From Natchitoches to Crowley, from Ouachita to Allen Parish, from art and music to legal advocacy and civil rights, so many powerful women have carved the spaces and places we fill today. The book Louisiana Women: Their Lives and Times, edited by Janet Allured and Judith F. Gentry, contains these stories and so many more.
In 1909, the first National Women’s Day was held to honor the women who protested in 1908 against their working conditions as garment workers. Next year, in 2020, we’ll celebrate the centennial of the 19th Amendment. It is so hard to comprehend that we’ve only had the right to vote for 100 years. That’s within the lifetime of most of our grandmothers. May we all express that right as we vote on elected offices each and every year. Despite our great strides and despite the fact that we comprise 51% of our state’s population, only 15% of our legislators are women. You know that saying, “nothing about us without us?” There are many Louisiana women running for legislative seats this year. There are also plenty of other ways women are seeking to lead: on local boards and councils, as grassroots advocates and on statewide boards and commissions, to name a few.

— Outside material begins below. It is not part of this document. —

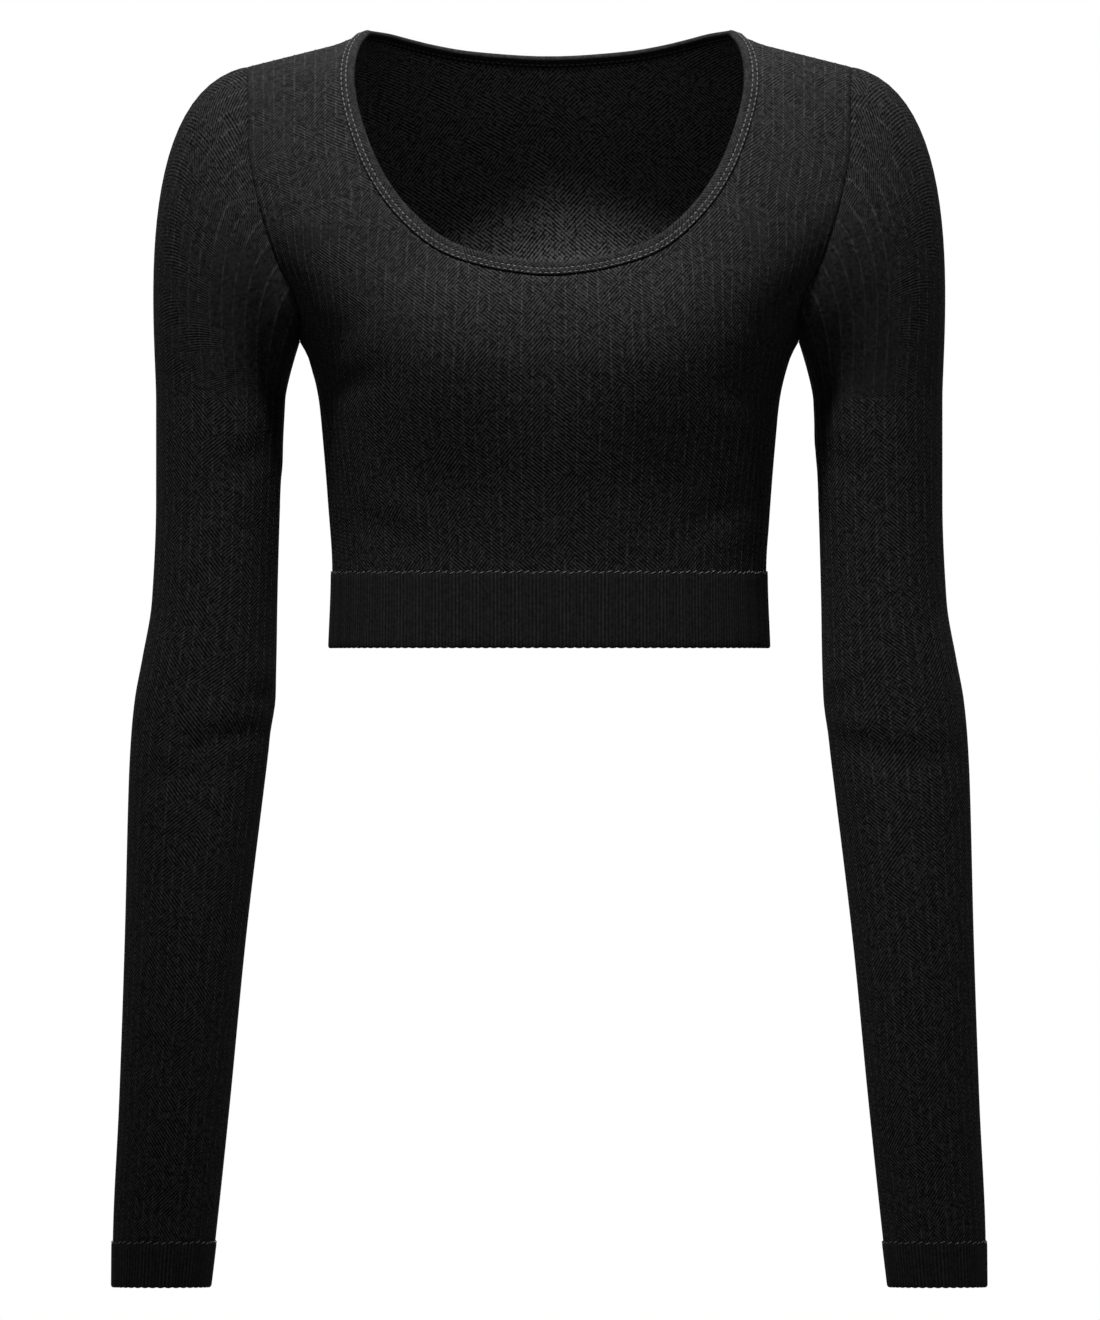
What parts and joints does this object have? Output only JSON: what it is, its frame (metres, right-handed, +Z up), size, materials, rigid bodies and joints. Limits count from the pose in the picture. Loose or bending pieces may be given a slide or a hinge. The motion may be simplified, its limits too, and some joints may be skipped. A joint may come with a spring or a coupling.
{
  "type": "crop top",
  "caption": "Long-sleeved, scoop-necked crop top in a fine black rib knit, with a bound neck, a deep hem band and cuffs, filled out as if worn.",
  "frame": {"origin": "midway between the two points where the neckline crosses the shoulders, where the wearer holds it up", "axes": "+Z up the body, -Y the front of the garment, +X towards the wearer's left"},
  "size_m": [0.4722, 0.2044, 0.678],
  "materials": {
    "rib_knit": "matt fine rib knit",
    "binding_knit": "matt folded knit strip",
    "band_knit": "matt double knit band"
  },
  "bodies": {
    "root": {"body_front": "rib_knit", "body_back": "rib_knit", "sleeve_left": "rib_knit", "sleeve_right": "rib_knit", "neck_binding": "binding_knit", "hem_band": "band_knit", "cuff_left": "band_knit", "cuff_right": "band_knit"}
  },
  "joints": []
}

The Louisiana Women’s Policy and Research Commission identified several priority areas this year: Equal pay for equal work, raising the minimum wage, paid family leave, freedom from violence and sexual harassment, improving maternal health and birth outcomes, encouraging women to enter STEM fields, improving access to affordable and quality childcare, and improving access to reproductive, contraceptive, substance use and mental health services. In every one of these areas strong women have brought us to where we are today, and strong women will continue to form new links to that collaborative chain.
So, women’s history isn’t just about the past: we continue to create it. Whether you choose to make your mark through a career or volunteerism or through giving your children (or someone else’s children) a safe, stable nurturing environment, you are a link in our chain. May we always remember that we aren’t in it alone, that there are strong women on either side of our history.